WHAT YOU WILL DO: Write the records out again, precisely as they stand.

RECORDS SHOWN:
************

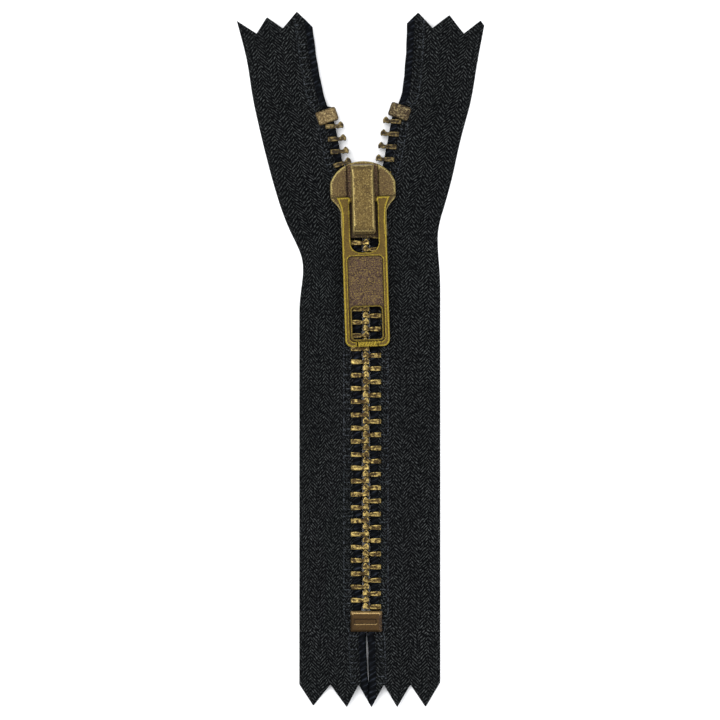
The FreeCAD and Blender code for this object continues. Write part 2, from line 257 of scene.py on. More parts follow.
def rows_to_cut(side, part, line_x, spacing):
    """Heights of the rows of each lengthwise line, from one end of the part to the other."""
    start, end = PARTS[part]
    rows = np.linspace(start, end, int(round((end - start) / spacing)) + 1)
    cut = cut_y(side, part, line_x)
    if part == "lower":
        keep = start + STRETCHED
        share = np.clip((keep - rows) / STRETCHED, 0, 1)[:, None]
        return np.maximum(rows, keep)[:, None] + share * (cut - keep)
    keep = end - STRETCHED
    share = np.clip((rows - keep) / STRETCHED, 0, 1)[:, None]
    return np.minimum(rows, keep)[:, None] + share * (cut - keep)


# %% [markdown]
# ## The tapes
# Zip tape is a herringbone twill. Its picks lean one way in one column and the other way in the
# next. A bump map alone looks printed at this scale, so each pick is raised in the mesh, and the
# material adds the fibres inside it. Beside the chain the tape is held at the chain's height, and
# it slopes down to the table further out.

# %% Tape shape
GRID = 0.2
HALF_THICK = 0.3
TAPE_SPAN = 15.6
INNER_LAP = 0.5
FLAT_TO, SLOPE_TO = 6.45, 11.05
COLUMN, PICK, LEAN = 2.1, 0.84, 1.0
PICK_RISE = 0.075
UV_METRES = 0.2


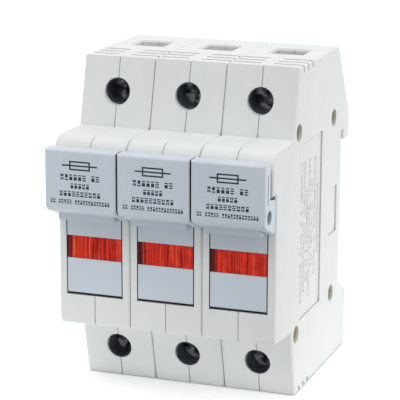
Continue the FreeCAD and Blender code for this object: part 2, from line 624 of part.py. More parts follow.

************

SOLUTION TO THE PROBLEM:
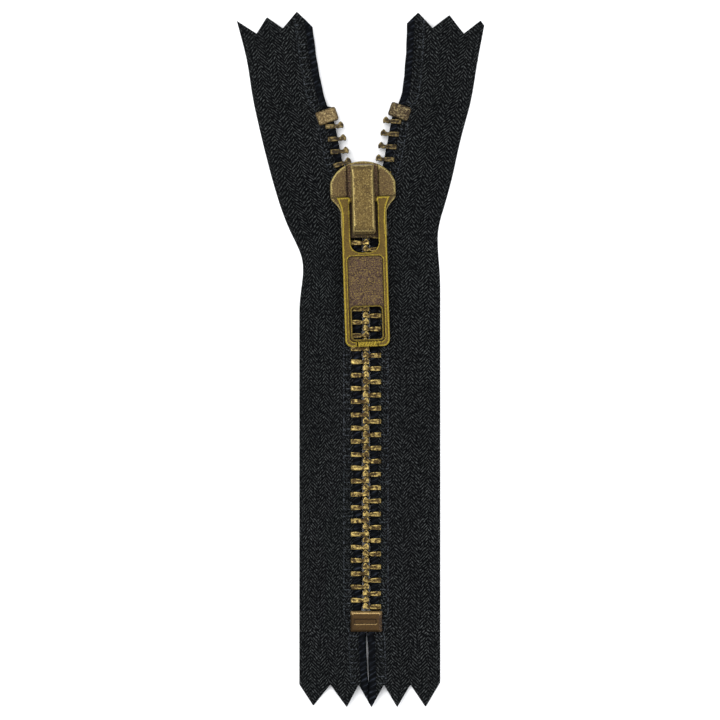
The FreeCAD and Blender code for this object continues. Write part 2, from line 257 of scene.py on. More parts follow.
def rows_to_cut(side, part, line_x, spacing):
    """Heights of the rows of each lengthwise line, from one end of the part to the other."""
    start, end = PARTS[part]
    rows = np.linspace(start, end, int(round((end - start) / spacing)) + 1)
    cut = cut_y(side, part, line_x)
    if part == "lower":
        keep = start + STRETCHED
        share = np.clip((keep - rows) / STRETCHED, 0, 1)[:, None]
        return np.maximum(rows, keep)[:, None] + share * (cut - keep)
    keep = end - STRETCHED
    share = np.clip((rows - keep) / STRETCHED, 0, 1)[:, None]
    return np.minimum(rows, keep)[:, None] + share * (cut - keep)


# %% [markdown]
# ## The tapes
# Zip tape is a herringbone twill. Its picks lean one way in one column and the other way in the
# next. A bump map alone looks printed at this scale, so each pick is raised in the mesh, and the
# material adds the fibres inside it. Beside the chain the tape is held at the chain's height, and
# it slopes down to the table further out.

# %% Tape shape
GRID = 0.2
HALF_THICK = 0.3
TAPE_SPAN = 15.6
INNER_LAP = 0.5
FLAT_TO, SLOPE_TO = 6.45, 11.05
COLUMN, PICK, LEAN = 2.1, 0.84, 1.0
PICK_RISE = 0.075
UV_METRES = 0.2


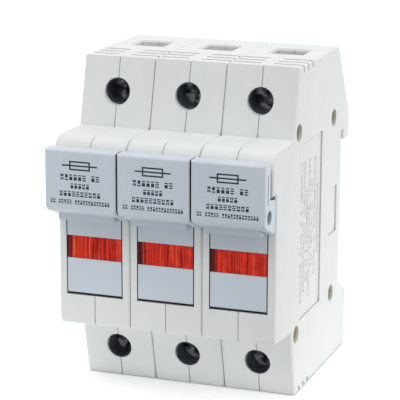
Continue the FreeCAD and Blender code for this object: part 2, from line 624 of part.py. More parts follow.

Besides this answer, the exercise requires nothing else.